Perhaps most radically, the institute wants to put into practice something that has “floated for years” in theory, Crespo says: using collective bargaining strategies to protest the plea-deal system. Roughly 95 percent of people who are imprisoned pled guilty in the face of massive maximum sentences threatened by the prosecution. The system depends on guilty pleas to function. However, as formerly incarcerated organizer Susan Burton theorized in conversation with civil-rights lawyer Michelle Alexander (author of The New Jim Crow: Mass Incarceration in the Age of Colorblindness), if everyone accused of a crime demanded their constitutional right to a fair trial, the criminal-justice system would seize up, forcing a re-examination. “One of the big goals of the institute is really giving that idea the intense strategic thought and attention that I really think it deserves,” Crespo says. Its diverse set of practitioners, law students, and researchers will think through and plan how collective action against plea bargains could “fit into a strategic campaign to radically decarcerate” jurisdictions.

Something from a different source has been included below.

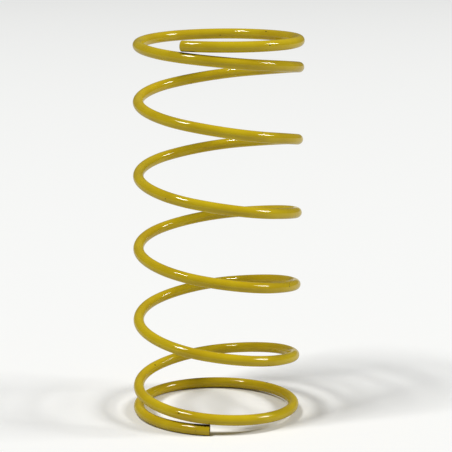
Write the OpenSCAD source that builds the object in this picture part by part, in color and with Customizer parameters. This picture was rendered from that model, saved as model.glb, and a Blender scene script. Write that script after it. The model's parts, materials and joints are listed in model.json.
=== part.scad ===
// Helical compression spring for a light vehicle's suspension: one round bar coiled left-handed,
// with end coils that lie flat and close on their own square-cut, unground tips. It stands on the
// lower end coil, +Z up.
// The bar is drawn as plane bends that follow each other tangent to tangent. Two bends make one rigid
// stretch, and hairline slits part the stretches, so that the spring can be compressed between them.

/* [Bar] */
// Diameter of the bar
wire_d = 10; // [6:0.5:10]
// Slit between two stretches that turn on each other
slit = 0.3; // [0.2:0.05:0.6]

/* [Coil] */
// Mean diameter of the coil, from bar centre to bar centre
mean_d = 150; // [120:1:200]
// Total turns from tip to tip
turns = 7.06; // [6:0.01:8]
// Rise of one active turn
pitch = 70; // [70:1:90]
// Angle of the lower tip seen from above, counted from +X
tip_angle = -94; // [-180:0.5:180]

/* [Ends] */
// Angle of bar that lies flat on a seat at each end
flat_angle = 150; // [90:5:150]
// Angle over which each end coil then opens to the full pitch
opening_angle = 415; // [360:5:415]

/* [Hidden] */
$fn = 96;
coat_colour = [0.79, 0.67, 0.09];
mean_r = mean_d / 2;
total_angle = 360 * turns;

// bends in one end coil, which is one turn, in all the active turns and in one stretch of them
end_bends = 6;
active_bends = 30;
stretch_bends = 2;
bend_count = active_bends + 2 * end_bends;
end_step = 360 / end_bends;
active_step = (total_angle - 2 * 360) / active_bends;

// a ramp from 0 to 1 that is w long, x past its start, and the area under it
function ramp(x, w) = min(max(x / w, 0), 1);
function ramp_area(x, w) = x <= 0 ? 0 : x < w ? x * x / (2 * w) : x - w / 2;

// how far the turns are open at angle u along the bar, from 0 to 1, and the sum of that from the lower tip
closing_start = total_angle - flat_angle - opening_angle;
function openness(u) = ramp(u - flat_angle, opening_angle) - ramp(u - closing_start, opening_angle);
function opened(u) =
    ramp_area(u - flat_angle, opening_angle) - ramp_area(u - closing_start, opening_angle);

// height of the bar's centre, its rise per turn, and its point on the coil
function height(u) = wire_d / 2 + pitch * opened(u) / 360;
function rise(u) = pitch * openness(u);
function coil_point(u) = [mean_r * cos(tip_angle - u), mean_r * sin(tip_angle - u), height(u)];

// angle along the bar at the start of bend i
function bend_start(i) =
    i <= end_bends ? i * end_step
    : i <= end_bends + active_bends ? 360 + (i - end_bends) * active_step
    : total_angle - (bend_count - i) * end_step;

// A plane bend is flatter at its ends than at its middle, so the tangent there has less slope than the coil.
half_step = active_step / 2;
flatter = half_step * PI / 180 / tan(half_step);
function unit(v) = v / norm(v);
function tangent(u) = unit([sin(tip_angle - u), -cos(tip_angle - u), flatter * rise(u) / (2 * PI * mean_r)]);

// chord of bend i, and the joint points that the chords add up to
function chord_length(i) = norm(coil_point(bend_start(i + 1)) - coil_point(bend_start(i)));
function chord_way(i) = unit(tangent(bend_start(i)) + tangent(bend_start(i + 1)));
function bulge_way(i) = unit(tangent(bend_start(i)) - tangent(bend_start(i + 1)));
joint_points = [
    for (i = 0, at = coil_point(0); i <= bend_count; at = at + chord_length(i) * chord_way(i), i = i + 1) at
];

// half of bend i's angle, and its radius
function half_angle(i) = acos(tangent(bend_start(i)) * tangent(bend_start(i + 1))) / 2;
function bend_radius(i) = chord_length(i) / (2 * sin(half_angle(i)));

// Bend i of the bar, cut back by a length at its lower and at its upper end
module bend(i, cut_low = 0, cut_high = 0) {
    half = half_angle(i);
    radius = bend_radius(i);
    outward = bulge_way(i);
    down = -chord_way(i);
    side = cross(outward, down);
    centre = (joint_points[i] + joint_points[i + 1]) / 2 - outward * radius * cos(half);
    trim_low = cut_low / radius * 180 / PI;
    trim_high = cut_high / radius * 180 / PI;
    color(coat_colour)
        multmatrix([
            [outward[0], down[0], side[0], centre[0]],
            [outward[1], down[1], side[1], centre[1]],
            [outward[2], down[2], side[2], centre[2]]
        ])
            rotate([0, 0, -half + trim_high])
                rotate_extrude(angle = 2 * half - trim_low - trim_high)
                    translate([radius, 0])
                        circle(d = wire_d);
}

// The lower end coil starts with the square-cut tip and ends at the first slit
module lower_tip() {
    bend(0);
}

module lower_seat(i) {
    bend(i);
}

module lower_rise() {
    bend(end_bends - 1, 0, slit / 2);
}

// Active bends come in stretches of two, with a slit below the first and above the second
module active_bend(i) {
    is_first = (i - end_bends) % stretch_bends == 0;
    bend(i, is_first ? slit / 2 : 0, is_first ? 0 : slit / 2);
}

// The upper end coil starts above the last slit and ends with the other square-cut tip
module upper_rise() {
    bend(bend_count - end_bends, slit / 2, 0);
}

module upper_seat(i) {
    bend(i);
}

module upper_tip() {
    bend(bend_count - 1);
}

lower_tip();
for (i = [1:end_bends - 2])
    lower_seat(i);
lower_rise();
for (i = [end_bends:bend_count - end_bends - 1])
    active_bend(i);
upper_rise();
for (i = [bend_count - end_bends + 1:bend_count - 2])
    upper_seat(i);
upper_tip();
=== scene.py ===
import bpy
import json
import math
from mathutils import Matrix, Vector


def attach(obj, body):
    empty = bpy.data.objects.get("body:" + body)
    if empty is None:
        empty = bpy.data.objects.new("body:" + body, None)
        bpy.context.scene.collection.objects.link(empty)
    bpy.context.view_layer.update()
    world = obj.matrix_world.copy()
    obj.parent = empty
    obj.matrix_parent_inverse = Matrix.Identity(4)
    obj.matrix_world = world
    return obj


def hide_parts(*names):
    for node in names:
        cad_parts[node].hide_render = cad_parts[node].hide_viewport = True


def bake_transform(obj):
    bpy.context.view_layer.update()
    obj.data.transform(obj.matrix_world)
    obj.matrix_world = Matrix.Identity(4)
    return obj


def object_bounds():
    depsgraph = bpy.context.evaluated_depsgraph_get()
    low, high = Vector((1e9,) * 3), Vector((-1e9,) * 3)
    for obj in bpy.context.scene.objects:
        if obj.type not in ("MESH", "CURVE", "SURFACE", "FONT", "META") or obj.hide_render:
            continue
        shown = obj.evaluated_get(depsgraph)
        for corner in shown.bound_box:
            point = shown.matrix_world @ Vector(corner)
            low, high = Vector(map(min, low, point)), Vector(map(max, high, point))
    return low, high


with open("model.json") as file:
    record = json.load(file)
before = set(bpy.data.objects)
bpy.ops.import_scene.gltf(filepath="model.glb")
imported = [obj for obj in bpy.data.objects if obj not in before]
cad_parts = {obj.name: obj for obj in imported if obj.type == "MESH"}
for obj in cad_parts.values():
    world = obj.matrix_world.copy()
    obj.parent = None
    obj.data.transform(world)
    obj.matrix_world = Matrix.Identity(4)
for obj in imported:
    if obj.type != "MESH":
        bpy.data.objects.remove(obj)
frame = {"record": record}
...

Beyond its organizing practices, the institute conducts research relating to mass incarceration, and supports a study of the aging U.S. prison population led by its research fellow, New York City jail system physician Rachel Bedard. To encourage innovation in the field, the IEMI publishes the magazine, Inquest, intended to be a “decarceral brainstorm” among people touched by the system in diverse ways, Crespo says. The articles range from an essay by a judge grappling with her guilt over sending so many people to prison, to Renaldo Hudson’s first-hand account of his 37 years (13 of them on death row) spent in the Danville Correctional Center in Illinois before he was granted clemency during the COVID-19 pandemic.

In all its organizing, research, and innovation work, IEMI brings together a diverse group of people “with different touchpoints” to mass incarceration in order to “break down the silos that define the penal system,” Crespo says. White adds that putting the “justice-impacted brilliance” of previously incarcerated people and community organizers “in thought partnership with the academic excellence of people like Marshall Ganz or Premal [Dharia] or Andrew [Crespo],” will “begin to narrow the bridge between these two worlds.”

White believes the institute will produce real change, because the mission is personal, in one way or another, for all its team members. For her, it comes back to her friend Bianca, still in prison: “I’m doing this work so that when I tell her that she still has hope and a future to look forward to, it’s not just my fluffy words, but it can one day be a reality.”